BEGIN Given information

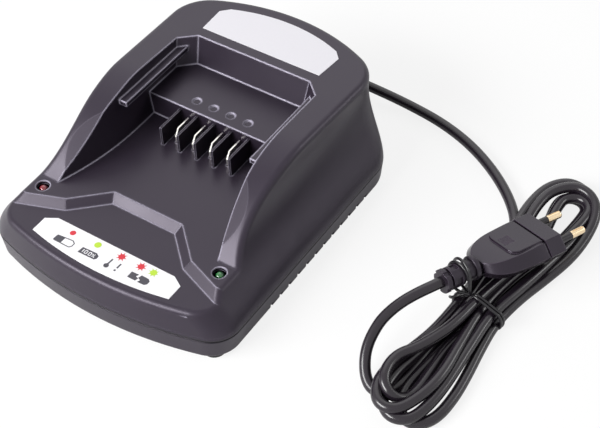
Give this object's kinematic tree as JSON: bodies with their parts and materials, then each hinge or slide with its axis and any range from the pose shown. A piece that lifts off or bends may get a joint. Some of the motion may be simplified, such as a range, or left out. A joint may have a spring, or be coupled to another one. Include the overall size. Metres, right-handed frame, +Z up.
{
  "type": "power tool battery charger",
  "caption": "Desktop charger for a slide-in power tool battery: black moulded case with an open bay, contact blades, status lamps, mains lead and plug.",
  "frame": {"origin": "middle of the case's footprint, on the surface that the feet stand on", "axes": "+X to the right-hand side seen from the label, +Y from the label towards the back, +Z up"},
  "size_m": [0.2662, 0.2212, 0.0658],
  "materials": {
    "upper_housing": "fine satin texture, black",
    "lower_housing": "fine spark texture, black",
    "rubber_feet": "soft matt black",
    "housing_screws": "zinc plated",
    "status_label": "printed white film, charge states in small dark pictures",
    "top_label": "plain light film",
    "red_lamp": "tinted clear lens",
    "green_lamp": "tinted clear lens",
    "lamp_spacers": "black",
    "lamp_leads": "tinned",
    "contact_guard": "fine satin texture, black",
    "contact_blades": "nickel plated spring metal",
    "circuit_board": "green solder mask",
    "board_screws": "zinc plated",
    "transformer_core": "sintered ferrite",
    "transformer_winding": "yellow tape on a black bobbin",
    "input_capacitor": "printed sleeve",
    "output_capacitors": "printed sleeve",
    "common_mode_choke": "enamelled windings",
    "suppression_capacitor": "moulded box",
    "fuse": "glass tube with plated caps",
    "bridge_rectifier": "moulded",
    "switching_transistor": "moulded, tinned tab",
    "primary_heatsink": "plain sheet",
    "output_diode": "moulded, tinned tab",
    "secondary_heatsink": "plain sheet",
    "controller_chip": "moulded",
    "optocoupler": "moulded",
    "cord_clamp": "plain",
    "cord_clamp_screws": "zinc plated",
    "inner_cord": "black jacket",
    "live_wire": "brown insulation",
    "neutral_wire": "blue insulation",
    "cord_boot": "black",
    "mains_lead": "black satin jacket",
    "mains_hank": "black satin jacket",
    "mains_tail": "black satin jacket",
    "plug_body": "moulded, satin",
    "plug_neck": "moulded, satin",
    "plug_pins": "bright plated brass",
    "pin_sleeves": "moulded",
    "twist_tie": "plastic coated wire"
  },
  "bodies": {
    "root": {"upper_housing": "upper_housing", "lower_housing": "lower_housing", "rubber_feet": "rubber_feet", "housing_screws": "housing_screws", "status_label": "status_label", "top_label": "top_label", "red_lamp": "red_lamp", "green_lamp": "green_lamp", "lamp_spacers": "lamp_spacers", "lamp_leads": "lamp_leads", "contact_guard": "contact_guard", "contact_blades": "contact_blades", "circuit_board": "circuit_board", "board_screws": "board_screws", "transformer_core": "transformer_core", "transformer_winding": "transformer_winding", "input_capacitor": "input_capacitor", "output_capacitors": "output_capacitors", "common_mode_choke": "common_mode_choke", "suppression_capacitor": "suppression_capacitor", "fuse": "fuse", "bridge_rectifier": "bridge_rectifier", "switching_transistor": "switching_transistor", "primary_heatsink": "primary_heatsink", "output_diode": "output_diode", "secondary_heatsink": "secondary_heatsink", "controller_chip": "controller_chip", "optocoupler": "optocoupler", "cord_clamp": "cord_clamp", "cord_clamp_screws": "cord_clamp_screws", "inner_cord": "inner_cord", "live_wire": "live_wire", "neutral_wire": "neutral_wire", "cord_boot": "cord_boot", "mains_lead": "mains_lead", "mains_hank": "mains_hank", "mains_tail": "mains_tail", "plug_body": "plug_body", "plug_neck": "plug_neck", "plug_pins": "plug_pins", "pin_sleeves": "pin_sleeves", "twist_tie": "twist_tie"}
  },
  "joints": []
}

END Given information

### Task details
Give every line of the material again, exactly as it reads.

### Reply
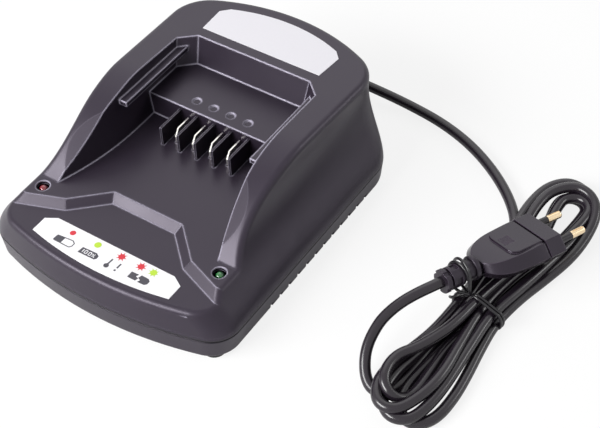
Give this object's kinematic tree as JSON: bodies with their parts and materials, then each hinge or slide with its axis and any range from the pose shown. A piece that lifts off or bends may get a joint. Some of the motion may be simplified, such as a range, or left out. A joint may have a spring, or be coupled to another one. Include the overall size. Metres, right-handed frame, +Z up.
{
  "type": "power tool battery charger",
  "caption": "Desktop charger for a slide-in power tool battery: black moulded case with an open bay, contact blades, status lamps, mains lead and plug.",
  "frame": {"origin": "middle of the case's footprint, on the surface that the feet stand on", "axes": "+X to the right-hand side seen from the label, +Y from the label towards the back, +Z up"},
  "size_m": [0.2662, 0.2212, 0.0658],
  "materials": {
    "upper_housing": "fine satin texture, black",
    "lower_housing": "fine spark texture, black",
    "rubber_feet": "soft matt black",
    "housing_screws": "zinc plated",
    "status_label": "printed white film, charge states in small dark pictures",
    "top_label": "plain light film",
    "red_lamp": "tinted clear lens",
    "green_lamp": "tinted clear lens",
    "lamp_spacers": "black",
    "lamp_leads": "tinned",
    "contact_guard": "fine satin texture, black",
    "contact_blades": "nickel plated spring metal",
    "circuit_board": "green solder mask",
    "board_screws": "zinc plated",
    "transformer_core": "sintered ferrite",
    "transformer_winding": "yellow tape on a black bobbin",
    "input_capacitor": "printed sleeve",
    "output_capacitors": "printed sleeve",
    "common_mode_choke": "enamelled windings",
    "suppression_capacitor": "moulded box",
    "fuse": "glass tube with plated caps",
    "bridge_rectifier": "moulded",
    "switching_transistor": "moulded, tinned tab",
    "primary_heatsink": "plain sheet",
    "output_diode": "moulded, tinned tab",
    "secondary_heatsink": "plain sheet",
    "controller_chip": "moulded",
    "optocoupler": "moulded",
    "cord_clamp": "plain",
    "cord_clamp_screws": "zinc plated",
    "inner_cord": "black jacket",
    "live_wire": "brown insulation",
    "neutral_wire": "blue insulation",
    "cord_boot": "black",
    "mains_lead": "black satin jacket",
    "mains_hank": "black satin jacket",
    "mains_tail": "black satin jacket",
    "plug_body": "moulded, satin",
    "plug_neck": "moulded, satin",
    "plug_pins": "bright plated brass",
    "pin_sleeves": "moulded",
    "twist_tie": "plastic coated wire"
  },
  "bodies": {
    "root": {"upper_housing": "upper_housing", "lower_housing": "lower_housing", "rubber_feet": "rubber_feet", "housing_screws": "housing_screws", "status_label": "status_label", "top_label": "top_label", "red_lamp": "red_lamp", "green_lamp": "green_lamp", "lamp_spacers": "lamp_spacers", "lamp_leads": "lamp_leads", "contact_guard": "contact_guard", "contact_blades": "contact_blades", "circuit_board": "circuit_board", "board_screws": "board_screws", "transformer_core": "transformer_core", "transformer_winding": "transformer_winding", "input_capacitor": "input_capacitor", "output_capacitors": "output_capacitors", "common_mode_choke": "common_mode_choke", "suppression_capacitor": "suppression_capacitor", "fuse": "fuse", "bridge_rectifier": "bridge_rectifier", "switching_transistor": "switching_transistor", "primary_heatsink": "primary_heatsink", "output_diode": "output_diode", "secondary_heatsink": "secondary_heatsink", "controller_chip": "controller_chip", "optocoupler": "optocoupler", "cord_clamp": "cord_clamp", "cord_clamp_screws": "cord_clamp_screws", "inner_cord": "inner_cord", "live_wire": "live_wire", "neutral_wire": "neutral_wire", "cord_boot": "cord_boot", "mains_lead": "mains_lead", "mains_hank": "mains_hank", "mains_tail": "mains_tail", "plug_body": "plug_body", "plug_neck": "plug_neck", "plug_pins": "plug_pins", "pin_sleeves": "pin_sleeves", "twist_tie": "twist_tie"}
  },
  "joints": []
}